Avec Rosetta, c’était un nouveau challenge, puisque jusqu’à présent le CRPG avait toujours travaillé sur les échantillons en laboratoire : « Kathrin Altvegg, la physicienne responsable de concevoir l’analyseur de gaz principal de la sonde nous a intégré dans l’équipe de travail sur cet instrument afin d’apporter notre compétence cosmochimique ».

Bernard Marty discute avec un doctorant dans les installations du CRPG.

Bernard Marty espère collaborer encore avec l’agence spatiale européenne (ESA), « le projet de retour d’échantillon Marco Polo n’a pas été retenu, mais on repart sur une nouvelle proposition en ce sens ». Jusqu’à présent l’Europe n’a encore jamais réalisé de retour d’échantillons extraterrestres.

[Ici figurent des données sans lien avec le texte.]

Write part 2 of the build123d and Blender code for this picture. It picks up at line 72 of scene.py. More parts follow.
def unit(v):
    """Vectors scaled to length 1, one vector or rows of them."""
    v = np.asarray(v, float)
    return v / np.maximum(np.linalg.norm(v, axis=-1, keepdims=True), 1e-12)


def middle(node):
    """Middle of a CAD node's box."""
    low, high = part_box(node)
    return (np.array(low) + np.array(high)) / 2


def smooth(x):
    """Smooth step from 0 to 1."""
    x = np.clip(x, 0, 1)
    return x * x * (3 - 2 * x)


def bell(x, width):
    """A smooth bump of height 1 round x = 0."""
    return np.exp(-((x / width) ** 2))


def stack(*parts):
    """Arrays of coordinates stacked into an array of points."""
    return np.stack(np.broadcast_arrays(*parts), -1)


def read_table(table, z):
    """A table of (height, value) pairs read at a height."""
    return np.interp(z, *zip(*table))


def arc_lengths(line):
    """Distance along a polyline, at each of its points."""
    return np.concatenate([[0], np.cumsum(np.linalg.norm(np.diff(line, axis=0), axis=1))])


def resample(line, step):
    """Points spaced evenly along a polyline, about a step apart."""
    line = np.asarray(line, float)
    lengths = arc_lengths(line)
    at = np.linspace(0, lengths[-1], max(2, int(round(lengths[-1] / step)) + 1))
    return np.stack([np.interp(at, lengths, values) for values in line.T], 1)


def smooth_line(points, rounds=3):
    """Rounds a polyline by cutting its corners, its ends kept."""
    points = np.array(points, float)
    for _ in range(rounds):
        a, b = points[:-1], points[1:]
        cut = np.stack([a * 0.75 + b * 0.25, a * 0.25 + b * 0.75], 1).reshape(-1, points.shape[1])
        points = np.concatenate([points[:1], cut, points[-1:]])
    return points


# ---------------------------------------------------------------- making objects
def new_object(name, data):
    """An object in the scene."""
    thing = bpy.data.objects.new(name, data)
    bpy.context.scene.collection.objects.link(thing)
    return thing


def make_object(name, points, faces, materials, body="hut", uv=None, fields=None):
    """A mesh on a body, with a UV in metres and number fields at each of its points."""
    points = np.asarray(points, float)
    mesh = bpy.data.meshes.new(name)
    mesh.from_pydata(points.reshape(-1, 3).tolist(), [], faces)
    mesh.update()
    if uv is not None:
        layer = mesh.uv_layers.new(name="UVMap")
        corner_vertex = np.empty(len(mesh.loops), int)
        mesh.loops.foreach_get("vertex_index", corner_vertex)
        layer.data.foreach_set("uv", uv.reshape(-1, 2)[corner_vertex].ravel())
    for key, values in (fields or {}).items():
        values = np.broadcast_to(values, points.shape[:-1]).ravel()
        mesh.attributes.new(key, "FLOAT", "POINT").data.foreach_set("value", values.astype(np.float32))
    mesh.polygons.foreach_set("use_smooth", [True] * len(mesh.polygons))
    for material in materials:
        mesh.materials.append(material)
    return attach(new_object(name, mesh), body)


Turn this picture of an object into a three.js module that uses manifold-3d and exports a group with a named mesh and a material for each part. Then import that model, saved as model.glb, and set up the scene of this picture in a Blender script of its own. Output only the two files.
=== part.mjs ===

En attendant, il reste encore beaucoup à faire pour comprendre l’évolution de notre atmosphère terrestre, c’est pourquoi les chercheurs du CRPG continuent d’étudier des traces d’atmosphères très anciennes contenues dans la roche. « Ces analyses nous fournissent des indicateurs de datation, c’est ainsi que nous avons pu estimer que la formation de la Lune à l’issue du choc entre la Terre et un corps de la taille de mars se situe autour de 40 millions d’années après la naissance du système solaire il y a 4,5 milliards d’années ».